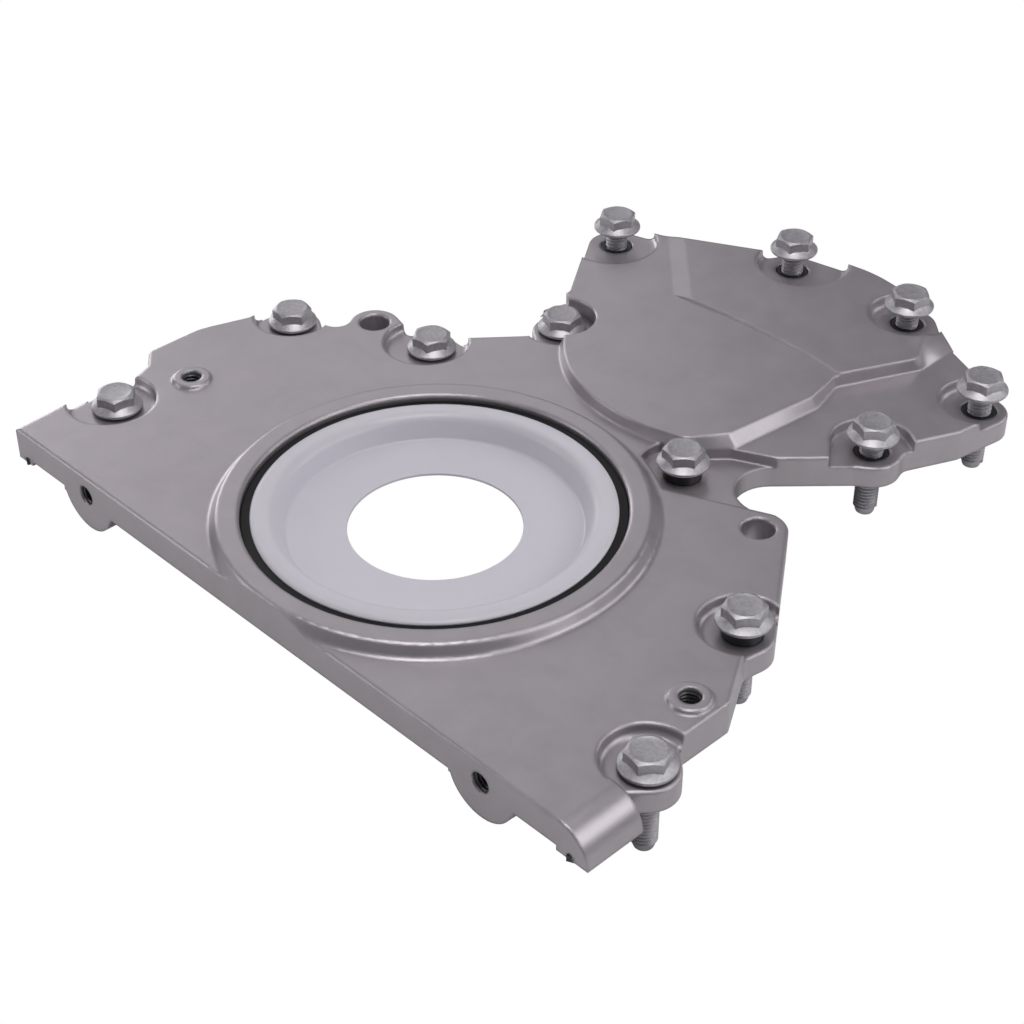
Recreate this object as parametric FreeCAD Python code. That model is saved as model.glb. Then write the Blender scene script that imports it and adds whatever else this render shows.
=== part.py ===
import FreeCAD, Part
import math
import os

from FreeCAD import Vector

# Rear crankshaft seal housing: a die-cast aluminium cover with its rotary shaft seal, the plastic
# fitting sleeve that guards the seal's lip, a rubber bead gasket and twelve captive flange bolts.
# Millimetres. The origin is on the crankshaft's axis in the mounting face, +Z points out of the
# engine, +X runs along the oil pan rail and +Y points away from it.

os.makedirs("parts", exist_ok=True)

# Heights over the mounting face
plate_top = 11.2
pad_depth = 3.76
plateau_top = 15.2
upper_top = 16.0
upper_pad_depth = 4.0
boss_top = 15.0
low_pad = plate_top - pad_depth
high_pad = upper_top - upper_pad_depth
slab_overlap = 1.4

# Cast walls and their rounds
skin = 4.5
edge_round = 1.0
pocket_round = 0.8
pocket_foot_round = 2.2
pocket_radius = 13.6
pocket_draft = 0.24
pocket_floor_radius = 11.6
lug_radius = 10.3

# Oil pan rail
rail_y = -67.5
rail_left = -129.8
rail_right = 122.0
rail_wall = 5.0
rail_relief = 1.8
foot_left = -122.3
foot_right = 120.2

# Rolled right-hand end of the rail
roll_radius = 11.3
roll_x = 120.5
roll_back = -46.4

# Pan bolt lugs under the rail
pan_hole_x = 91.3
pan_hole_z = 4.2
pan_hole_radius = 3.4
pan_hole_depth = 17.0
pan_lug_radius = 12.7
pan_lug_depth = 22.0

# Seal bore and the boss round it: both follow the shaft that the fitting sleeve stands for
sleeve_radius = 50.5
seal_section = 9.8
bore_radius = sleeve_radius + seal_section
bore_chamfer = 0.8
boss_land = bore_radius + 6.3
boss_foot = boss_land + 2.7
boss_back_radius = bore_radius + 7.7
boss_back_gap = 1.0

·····

→ **Your objective**:
All of the material must be reproduced exactly.

→ **Task solution**:
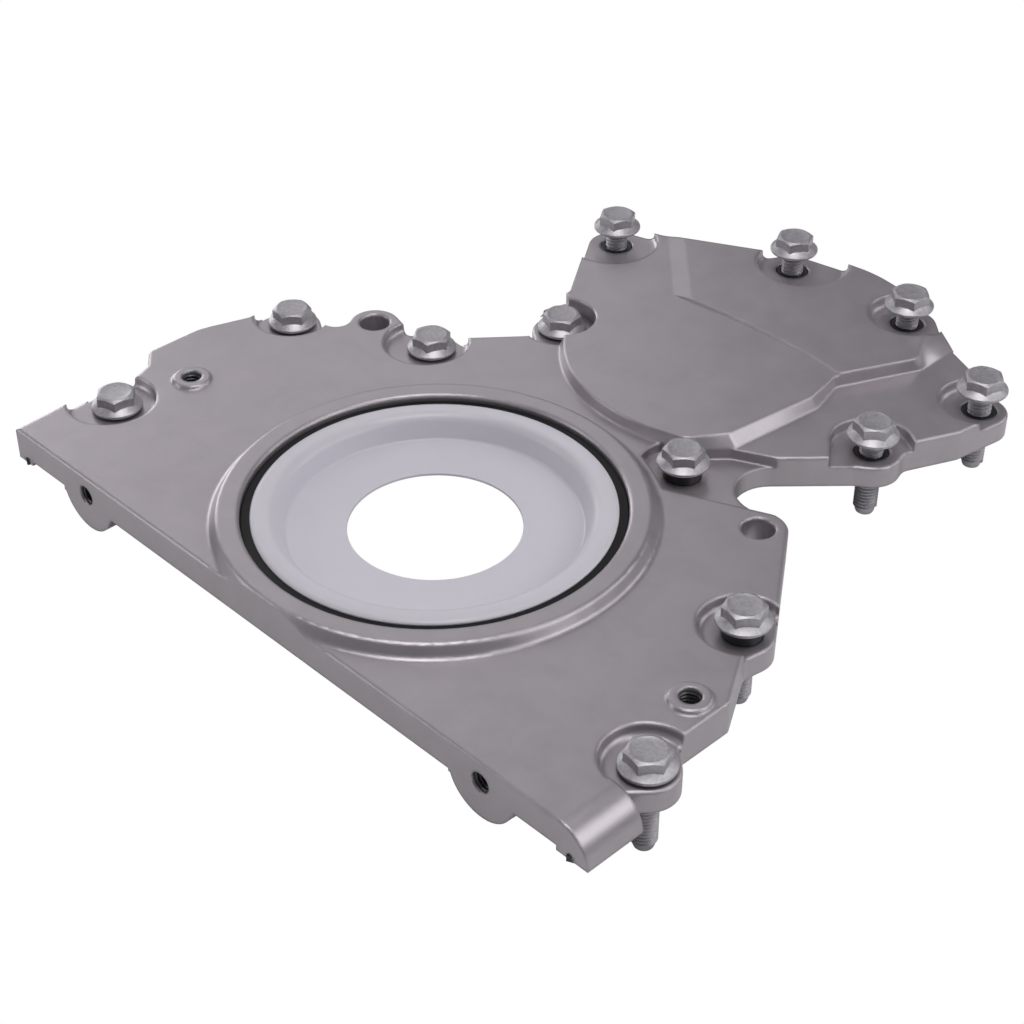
Recreate this object as parametric FreeCAD Python code. That model is saved as model.glb. Then write the Blender scene script that imports it and adds whatever else this render shows.
=== part.py ===
import FreeCAD, Part
import math
import os

from FreeCAD import Vector

# Rear crankshaft seal housing: a die-cast aluminium cover with its rotary shaft seal, the plastic
# fitting sleeve that guards the seal's lip, a rubber bead gasket and twelve captive flange bolts.
# Millimetres. The origin is on the crankshaft's axis in the mounting face, +Z points out of the
# engine, +X runs along the oil pan rail and +Y points away from it.

os.makedirs("parts", exist_ok=True)

# Heights over the mounting face
plate_top = 11.2
pad_depth = 3.76
plateau_top = 15.2
upper_top = 16.0
upper_pad_depth = 4.0
boss_top = 15.0
low_pad = plate_top - pad_depth
high_pad = upper_top - upper_pad_depth
slab_overlap = 1.4

# Cast walls and their rounds
skin = 4.5
edge_round = 1.0
pocket_round = 0.8
pocket_foot_round = 2.2
pocket_radius = 13.6
pocket_draft = 0.24
pocket_floor_radius = 11.6
lug_radius = 10.3

# Oil pan rail
rail_y = -67.5
rail_left = -129.8
rail_right = 122.0
rail_wall = 5.0
rail_relief = 1.8
foot_left = -122.3
foot_right = 120.2

# Rolled right-hand end of the rail
roll_radius = 11.3
roll_x = 120.5
roll_back = -46.4

# Pan bolt lugs under the rail
pan_hole_x = 91.3
pan_hole_z = 4.2
pan_hole_radius = 3.4
pan_hole_depth = 17.0
pan_lug_radius = 12.7
pan_lug_depth = 22.0

# Seal bore and the boss round it: both follow the shaft that the fitting sleeve stands for
sleeve_radius = 50.5
seal_section = 9.8
bore_radius = sleeve_radius + seal_section
bore_chamfer = 0.8
boss_land = bore_radius + 6.3
boss_foot = boss_land + 2.7
boss_back_radius = bore_radius + 7.7
boss_back_gap = 1.0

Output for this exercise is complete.